Prior to about 1980, a Union Pacific (UP) railroad track connected these places – probably just freight service by that late date. Built as the Houston and Texas Central Railroad, this line gave the town of Giddings a reason to exist in 1871 long before highways came through. The town of Burton, in Washington County, still maintains its 1898 Houston and Texas Central Railroad Station. After 1980, UP abandoned a large segment of the line, between Austin and Hempstead. Capital METRO now owns the tracks between Austin and Giddings, they do not presently provide passenger service. Houston METRO has proposed for some time a commuter line along the segment from Houston to Hempstead. North-south rail lines run through Giddings and Brenham, but the direct rail route from Houston to Austin no longer exists.
Texas Department of Transportation (TXDoT) supposedly acquired the remainder of the abandoned rail right-of-way and plans to build highway lanes on it. Building new highway lanes in this time and place seems gravely unwise. With gasoline headed inexorably toward $4 per gallon – and beyond, restoration of train service seems the more prudent choice. These agriculturally-based communities might rise in importance to the larger cities at either end of this corridor as the cost of motor fuels increases and the cost of importing food from farther away becomes less economical.
Railroads delivered goods to downtown Austin in a bygone era. Austin’s “warehouse district” would not have come into existence without them.
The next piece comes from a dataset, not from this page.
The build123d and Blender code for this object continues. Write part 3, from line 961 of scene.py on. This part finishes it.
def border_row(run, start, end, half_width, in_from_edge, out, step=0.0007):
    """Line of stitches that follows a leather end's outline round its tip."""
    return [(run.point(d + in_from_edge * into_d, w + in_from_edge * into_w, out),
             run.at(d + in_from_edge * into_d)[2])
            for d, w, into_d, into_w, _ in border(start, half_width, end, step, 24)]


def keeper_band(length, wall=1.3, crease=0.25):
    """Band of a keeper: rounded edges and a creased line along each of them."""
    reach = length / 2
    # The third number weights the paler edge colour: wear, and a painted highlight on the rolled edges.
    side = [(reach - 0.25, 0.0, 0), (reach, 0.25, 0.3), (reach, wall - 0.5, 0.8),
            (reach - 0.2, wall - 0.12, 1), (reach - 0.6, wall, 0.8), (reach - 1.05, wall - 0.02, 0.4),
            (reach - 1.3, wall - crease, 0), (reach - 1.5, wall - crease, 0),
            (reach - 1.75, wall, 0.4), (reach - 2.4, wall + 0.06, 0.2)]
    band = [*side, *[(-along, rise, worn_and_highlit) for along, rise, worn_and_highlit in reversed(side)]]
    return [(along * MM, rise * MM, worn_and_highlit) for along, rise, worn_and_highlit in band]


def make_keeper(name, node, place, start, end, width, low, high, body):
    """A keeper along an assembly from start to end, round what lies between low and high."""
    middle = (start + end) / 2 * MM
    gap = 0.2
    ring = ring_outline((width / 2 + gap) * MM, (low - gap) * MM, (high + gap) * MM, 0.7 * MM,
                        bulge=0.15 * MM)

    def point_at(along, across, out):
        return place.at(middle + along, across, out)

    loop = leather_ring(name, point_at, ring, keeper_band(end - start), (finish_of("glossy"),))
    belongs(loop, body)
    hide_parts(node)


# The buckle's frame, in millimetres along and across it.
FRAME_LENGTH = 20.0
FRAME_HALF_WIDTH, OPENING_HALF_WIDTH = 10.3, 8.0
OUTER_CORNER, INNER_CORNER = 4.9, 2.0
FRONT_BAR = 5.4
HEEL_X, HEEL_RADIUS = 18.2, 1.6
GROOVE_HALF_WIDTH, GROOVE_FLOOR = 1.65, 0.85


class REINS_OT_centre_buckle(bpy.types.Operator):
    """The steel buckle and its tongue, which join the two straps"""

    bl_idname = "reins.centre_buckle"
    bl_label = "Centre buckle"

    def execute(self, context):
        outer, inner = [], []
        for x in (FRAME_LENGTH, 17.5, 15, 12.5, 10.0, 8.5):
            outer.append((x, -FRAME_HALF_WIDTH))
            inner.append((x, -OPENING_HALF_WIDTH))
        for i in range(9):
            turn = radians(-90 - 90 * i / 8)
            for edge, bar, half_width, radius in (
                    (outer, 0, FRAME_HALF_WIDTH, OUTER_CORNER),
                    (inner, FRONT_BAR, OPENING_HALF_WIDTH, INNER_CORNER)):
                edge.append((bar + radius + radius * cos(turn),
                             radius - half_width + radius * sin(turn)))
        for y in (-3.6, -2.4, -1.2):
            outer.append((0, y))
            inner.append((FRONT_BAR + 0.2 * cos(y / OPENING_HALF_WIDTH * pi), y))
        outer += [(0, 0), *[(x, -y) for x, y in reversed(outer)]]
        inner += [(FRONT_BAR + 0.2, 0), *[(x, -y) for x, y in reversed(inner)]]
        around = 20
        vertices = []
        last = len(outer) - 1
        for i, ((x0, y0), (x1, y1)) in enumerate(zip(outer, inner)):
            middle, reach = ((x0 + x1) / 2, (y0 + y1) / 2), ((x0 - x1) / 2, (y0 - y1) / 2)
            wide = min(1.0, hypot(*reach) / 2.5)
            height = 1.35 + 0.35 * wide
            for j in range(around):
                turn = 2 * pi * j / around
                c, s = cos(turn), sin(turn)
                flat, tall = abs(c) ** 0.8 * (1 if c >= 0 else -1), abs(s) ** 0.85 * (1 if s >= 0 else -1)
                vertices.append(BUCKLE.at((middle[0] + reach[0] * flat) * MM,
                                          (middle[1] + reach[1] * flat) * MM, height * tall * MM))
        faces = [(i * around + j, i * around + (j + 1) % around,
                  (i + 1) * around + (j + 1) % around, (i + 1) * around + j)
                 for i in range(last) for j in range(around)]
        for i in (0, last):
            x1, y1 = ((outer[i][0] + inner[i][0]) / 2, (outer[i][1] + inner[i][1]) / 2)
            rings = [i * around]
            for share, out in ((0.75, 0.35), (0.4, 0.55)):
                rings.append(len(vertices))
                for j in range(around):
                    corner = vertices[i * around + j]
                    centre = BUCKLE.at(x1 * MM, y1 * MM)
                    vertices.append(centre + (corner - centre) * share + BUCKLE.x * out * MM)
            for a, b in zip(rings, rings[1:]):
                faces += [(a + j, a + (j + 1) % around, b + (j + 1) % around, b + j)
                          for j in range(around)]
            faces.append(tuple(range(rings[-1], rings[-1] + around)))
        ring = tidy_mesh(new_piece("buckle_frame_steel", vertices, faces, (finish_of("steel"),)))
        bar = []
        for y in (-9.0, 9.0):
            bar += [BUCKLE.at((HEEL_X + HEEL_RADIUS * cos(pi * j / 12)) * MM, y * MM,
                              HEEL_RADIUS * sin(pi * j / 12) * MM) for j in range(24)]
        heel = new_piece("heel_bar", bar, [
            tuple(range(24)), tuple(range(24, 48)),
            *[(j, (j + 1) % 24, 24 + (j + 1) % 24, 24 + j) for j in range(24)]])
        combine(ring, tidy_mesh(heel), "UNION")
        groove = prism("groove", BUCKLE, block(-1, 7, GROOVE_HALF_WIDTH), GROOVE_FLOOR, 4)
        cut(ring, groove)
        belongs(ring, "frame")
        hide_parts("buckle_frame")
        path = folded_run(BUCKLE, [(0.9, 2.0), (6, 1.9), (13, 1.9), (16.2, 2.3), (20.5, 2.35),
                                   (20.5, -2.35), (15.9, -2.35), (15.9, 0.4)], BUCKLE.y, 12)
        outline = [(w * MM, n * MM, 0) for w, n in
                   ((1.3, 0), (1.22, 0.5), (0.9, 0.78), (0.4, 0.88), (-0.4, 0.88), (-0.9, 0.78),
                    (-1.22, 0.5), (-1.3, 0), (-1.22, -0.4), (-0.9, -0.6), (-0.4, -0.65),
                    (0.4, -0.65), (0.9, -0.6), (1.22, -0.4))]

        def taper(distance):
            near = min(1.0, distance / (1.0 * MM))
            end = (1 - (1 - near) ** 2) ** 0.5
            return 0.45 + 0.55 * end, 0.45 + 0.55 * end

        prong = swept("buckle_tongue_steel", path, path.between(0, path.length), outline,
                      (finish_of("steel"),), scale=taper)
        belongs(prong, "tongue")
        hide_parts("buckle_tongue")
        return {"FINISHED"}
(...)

In an era of increasingly expensive fossil fuels, affordable transportation will become a key economic development enabler. Rural areas and small towns linked by trains – particularly electric trains – to the major cities will more easily maintain social and economic ties to the regional economy. Places lacking affordable transportation and links to major economic centers will suffer from isolation and economic atrophy. The major cities will grow increasingly dependent on the hinterlands in their immediate vicinity as it becomes prohibitively expensive to import food from the other side of the planet. Electric trains will become an economic necessity to connect farmers to markets as fossil fuels, and especially liquid motor fuels, become unaffordable or unavailable.
These rural communities cannot afford to wait for a grand plan from the state or federal government to rescue them. These communities must form a coalition, organize their resources, create their own plans, and present their proposals for funding – if not by the state or federal government, then by whatever means necessary. Absent leadership from higher up, communities must help each other to address the unfolding recession, energy crisis, and food crisis. Others may join later, but the most obvious coalition I can think of would include communities in the corridor, urban transit authorities, railroad companies, agricultural producers, distributors, and land owners in the corridor.
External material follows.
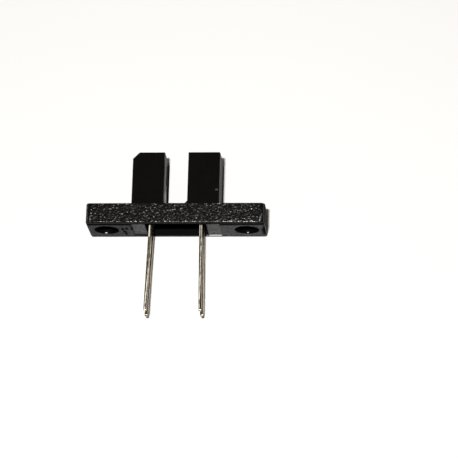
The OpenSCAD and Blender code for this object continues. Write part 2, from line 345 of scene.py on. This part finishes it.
def resin(name, clear, deep, transmission):
    """Moulded epoxy of a capsule, with faint flow marks."""
    material, g = new_material(name)
    place = g.place()
    flow = g.noise(place, 1.2, 3.0, 0.5, 0.6)
    fine = g.noise(place, 14.0, 2.0, 0.5)
    shader = g.add("ShaderNodeBsdfPrincipled", {
        "Base Color": g.mix(flow, clear, deep), "Roughness": g.ramp(fine, 0.3, 0.7, 0.12, 0.22),
        "IOR": 1.54, "Transmission Weight": transmission, "Normal": bump(g, fine, 0.002)})
    finish_material(g, shader)
    return material


def chip_surface():
    """Polished semiconductor with a faint grid of metal fingers."""
    material, g = new_material("chip_surface")
    place = g.place()
    axes = g.add("ShaderNodeSeparateXYZ", {0: place})
    finger = g.math("PINGPONG", axes.outputs[2], 0.05)
    line = g.ramp(finger, 0.006, 0.010, 1.0, 0.0)
    shade = g.mix(line, (0.03, 0.035, 0.06, 1.0), (0.35, 0.33, 0.28, 1.0))
    grain = g.noise(place, 40.0, 2.0, 0.5)
    shader = g.add("ShaderNodeBsdfPrincipled", {"Base Color": shade, "Metallic": 0.4,
                                                "Roughness": g.ramp(grain, 0.3, 0.7, 0.15, 0.25)})
    finish_material(g, shader)
    return material


def gold_wire():
    material, g = new_material("gold_wire")
    draw = g.noise(g.place((30.0, 4.0, 30.0)), 1.0, 2.0, 0.5)
    shade = g.mix(draw, (0.75, 0.52, 0.18, 1.0), (0.88, 0.66, 0.28, 1.0))
    shader = g.add("ShaderNodeBsdfPrincipled", {"Base Color": shade, "Metallic": 1.0,
                                                "Roughness": g.ramp(draw, 0.3, 0.7, 0.18, 0.3)})
    finish_material(g, shader)
    return material


def set_material(piece, material):
    piece.data.materials.clear()
    piece.data.materials.append(material)


# Pieces

def solid_copy(node):
    """Mesh of a CAD node with its triangles joined into whole faces."""
    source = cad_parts[node]
    bm = bmesh.new()
    bm.from_mesh(source.data)
    bmesh.ops.remove_doubles(bm, verts=bm.verts, dist=0.0005 * MM)
    bmesh.ops.dissolve_limit(bm, angle_limit=math.radians(0.5), verts=bm.verts, edges=bm.edges,
                             delimit={"NORMAL"})
    return bm


def sharp_edges(bm, angle):
    return [e for e in bm.edges
            if len(e.link_faces) == 2 and e.calc_face_angle(0.0) > math.radians(angle)]


def outer_edges(bm):
    """Sharp outward edges of the flange's top and the towers."""
    low = (FLANGE_TOP - SLACK) * MM
    return [e for e in sharp_edges(bm, SHARP_ANGLE)
            if e.is_convex and all(v.co.z > low for v in e.verts)
            and not in_hollow((e.verts[0].co + e.verts[1].co) / 2)]


def ease(bm, edges, width, segments, clamp=True):
    """Rounds these edges. The width is in millimetres, and clamping would narrow it on a finely
    rounded corner."""
    bmesh.ops.bevel(bm, geom=edges, offset=width * MM, offset_type="OFFSET",
                    segments=segments, profile=0.5, affect="EDGES", clamp_overlap=clamp)


def flat_width(mesh, face):
    """Rough width of a face: its area over its longest edge."""
    corners = [mesh.vertices[i].co for i in face.vertices]
    return face.area / max((a - b).length for a, b in zip(corners, corners[1:] + corners[:1]))


def shade(mesh):
    """Corner normals that keep wide faces flat and round the narrow ones between them."""
    faces = mesh.polygons
    wide = [flat_width(mesh, face) > FLAT_WIDTH * MM for face in faces]
    around = [[] for _ in mesh.vertices]
    for face in faces:
        face.use_smooth = True
        for vertex in face.vertices:
            around[vertex].append(face)
    normals = []
    for face in faces:
        for vertex in face.vertices:
            near = [f for f in around[vertex] if f.normal.dot(face.normal) > 0.6]
            flat = [f for f in near if wide[f.index]]
            if wide[face.index]:
                near = [face]
            elif flat:
                near = flat
            normals.append(sum((f.normal * f.area for f in near), Vector()).normalized())
    mesh.normals_split_custom_set(normals)


def make_piece(bm, name, materials, node):
    bmesh.ops.recalc_face_normals(bm, faces=bm.faces)
    mesh = bpy.data.meshes.new(name)
    bm.to_mesh(mesh)
    bm.free()
    shade(mesh)
    piece = bpy.data.objects.new(name, mesh)
    bpy.context.scene.collection.objects.link(piece)
    for material in materials:
        mesh.materials.append(material)
    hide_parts(node)
    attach(piece, "root")
    return piece


def housing_shell():
    bm = solid_copy("housing")
    ease(bm, outer_edges(bm), HOUSING_EASE, 2, clamp=False)
    bm.normal_update()
    for face in bm.faces:
        face.material_index = finish_of(face.calc_center_median(), face.normal)
    return make_piece(bm, "housing_shell", mouldings(), "housing")


def lead_piece(node, glint_across, glint_lean, root_glint_width):
    bm = solid_copy(node)
    foot = min(v.co.z for v in bm.verts)
    tip = [v.co.x / MM for v in bm.verts if v.co.z < foot + 0.02 * MM]
    top = math.copysign(LEAD_X, tip[0])
    lean = (sum(tip) / len(tip) - top) / (foot / MM - LEAN_Z)
    ease(bm, sharp_edges(bm, SHARP_ANGLE), LEAD_EASE, 4)
    tin = tinned_metal(node + "_tin", top, lean, glint_across, glint_lean, root_glint_width)
    return make_piece(bm, node + "_tinned", [tin], node)


# Stage

def table_top():
    """White table behind the part, which lies on its back. It is seen from its lit side only."""
    half = TABLE_SIZE / 2 * MM
    y = cad_hi.y + TABLE_GAP * MM
    mesh = bpy.data.meshes.new("table_top")
    mesh.from_pydata([(-half, y, -half), (half, y, -half), (half, y, half), (-half, y, half)], [],
                     [(0, 1, 2, 3)])
    table = bpy.data.objects.new("table_top", mesh)
    bpy.context.scene.collection.objects.link(table)
    material, g = new_material("white_table")
    path = g.add("ShaderNodeLightPath")
    side = g.add("ShaderNodeNewGeometry")
    near = g.math("LESS_THAN", path.outputs["Ray Length"], 3 * TABLE_GAP * MM)
    unseen = g.math("MAXIMUM", side.outputs["Backfacing"], path.outputs["Is Shadow Ray"])
    unseen = g.math("MAXIMUM", unseen, near)
    paper = g.noise(g.place(), 0.05, 3.0, 0.5)
    tone = g.mix(paper, (0.99, 0.99, 0.99, 1.0), (1.0, 1.0, 1.0, 1.0))
    white = g.add("ShaderNodeBsdfDiffuse", {"Color": tone})
    clear = g.add("ShaderNodeBsdfTransparent")
    shader = g.add("ShaderNodeMixShader", {0: unseen, 1: white.outputs[0], 2: clear.outputs[0]})
    finish_material(g, shader)
    table.data.materials.append(material)


def room():
    """Pale room: white where the camera looks past the table, dim in front of the part."""
    world = bpy.data.worlds.new("room")
    bpy.context.scene.world = world
    world.use_nodes = True
    g = Graph(world.node_tree)
    path = g.add("ShaderNodeLightPath")
    coord = g.add("ShaderNodeTexCoord")
    axes = g.add("ShaderNodeSeparateXYZ", {0: coord.outputs["Generated"]})
    behind = g.ramp(axes.outputs[1], 0.0, 0.4)
    front = ROOM_FRONT + (1.0,)
    back = ROOM_BACK + (1.0,)
    light = g.mix(behind, front, back)
    seen = g.mix(path.outputs["Is Camera Ray"], light, (1.0, 1.0, 1.0, 1.0))
    background = g.add("ShaderNodeBackground", {"Color": seen, "Strength": 1.0})
    g.add("ShaderNodeOutputWorld", {"Surface": background.outputs[0]})


def direction(azimuth, elevation):
    a, e = math.radians(azimuth), math.radians(elevation)
    return Vector((math.sin(a) * math.cos(e), -math.cos(a) * math.cos(e), math.sin(e)))


def key_light():
    data = bpy.data.lights.new("key", "AREA")
    data.shape = "RECTANGLE"
    data.size, data.size_y = KEY_SIZE[0] * MM, KEY_SIZE[1] * MM
    data.energy = KEY_POWER
    lamp = bpy.data.objects.new("key", data)
    lamp.location = Vector(KEY_PLACE) * MM
    lamp.rotation_mode = "QUATERNION"
    lamp.rotation_quaternion = Vector(KEY_PLACE).to_track_quat("Z", "Y")
    lamp.visible_camera = False
    bpy.context.scene.collection.objects.link(lamp)


def camera():
    data = bpy.data.cameras.new("camera")
    data.sensor_width = SENSOR_WIDTH
    data.lens = FOCAL_PIXELS / PICTURE_PIXELS * SENSOR_WIDTH
    data.clip_start = 10 * MM
    data.clip_end = 5000 * MM
    back = direction(CAMERA_AZIMUTH, CAMERA_ELEVATION)
    a, roll = math.radians(CAMERA_AZIMUTH), math.radians(CAMERA_ROLL)
    level = Vector((math.cos(a), math.sin(a), 0.0))
    upright = back.cross(level)
    right = math.cos(roll) * level + math.sin(roll) * upright
    up = math.cos(roll) * upright - math.sin(roll) * level
    middle = PICTURE_MIDDLE[0] * right + PICTURE_MIDDLE[1] * up
    turn = Matrix((right, up, back)).transposed().to_4x4()
    eye = bpy.data.objects.new("camera", data)
    eye.matrix_world = Matrix.Translation((middle + back * CAMERA_DISTANCE) * MM) @ turn
    bpy.context.scene.collection.objects.link(eye)
    bpy.context.scene.camera = eye


def build():
    camera()
    room()
    key_light()
    table_top()
    housing_shell()
    # Each lead's numbers place its painted glints: where the band crosses, how it slants, and how wide the
    # root's patch is.
    lead_piece("emitter_anode_lead", 1.9, 0.158, 0.2)
    lead_piece("emitter_cathode_lead", -0.8, 0.0, -2.0)
    lead_piece("detector_emitter_lead", 0.8, 0.095, -0.2)
    lead_piece("detector_collector_lead", 0.9, 0.0, -2.0)
    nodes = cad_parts
    set_material(nodes["emitter_capsule"], resin("emitter_resin", (0.42, 0.52, 0.66, 1.0),
                                                 (0.30, 0.42, 0.60, 1.0), 0.7))
    set_material(nodes["detector_capsule"], resin("detector_resin", (0.030, 0.022, 0.028, 1.0),
                                                  (0.016, 0.012, 0.018, 1.0), 0.1))
    chip, gold = chip_surface(), gold_wire()
    for side in ("emitter", "detector"):
        set_material(nodes[side + "_chip"], chip)
        set_material(nodes[side + "_bond_wire"], gold)


build()
bpy.context.scene.view_settings.view_transform = "Standard"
The coalition needs to identify and agree upon their goals, inventory their resources, and assess gaps that might cause problems. Some management advisers call this process a SWOT analysis – strengths, weaknesses, opportunities, and threats. As an example of an opportunity: Houston’s port makes it a special destination as a liaison to other coastal ports of the world. As an example of a threat: food and energy prices have doubled in the past few years and could do so again. Connecting corridor communities to the Port of Houston could become crucial for transporting food and other commercial goods as well as passengers. Travel by boat, where available, remains more energy efficient than other modes (i.e.: aircraft). Recent airline problems offer a preview of coming distractions as air travel and air freight become increasingly unaffordable.
A SWOT analysis for this complex geographic region must involve a large number of concerned people and assure them that their opinions and participation matter to the outcome. Many communities have successfully used the charette process to solicit data and opinions from large groups of interested persons. Imagine a conference, a workshop, and an opinion poll wrapped up together. The charette yields a set of resource documents that the involved jurisdictions can use to guide their planning activities. The American Institute of Architects offers its Regional and Urban Design Assistance Team process to communities eager to make fundamental changes in a rational, public manner. Members of the American Planning Association, the School of Planning at the University of Texas, the Public Policy program at the LBJ School of Public Affairs, or the Envision Central Texas group could probably provide thoroughly useful advice and facilitation for a charette process focused on the corridor between Austin and Houston.
One familiar with some of the characters and institutions mentioned above might balk at trying to gather them into one room for a brainstorm. However, I have heard numerous anecdotes over the years describing facilitated negotiations involving presumed irreconcilable adversaries. Magical things can and do happen when a talented, determined facilitator works with a group of people who learn that their safety, security, and survival might depend on their ability to cooperate with each other.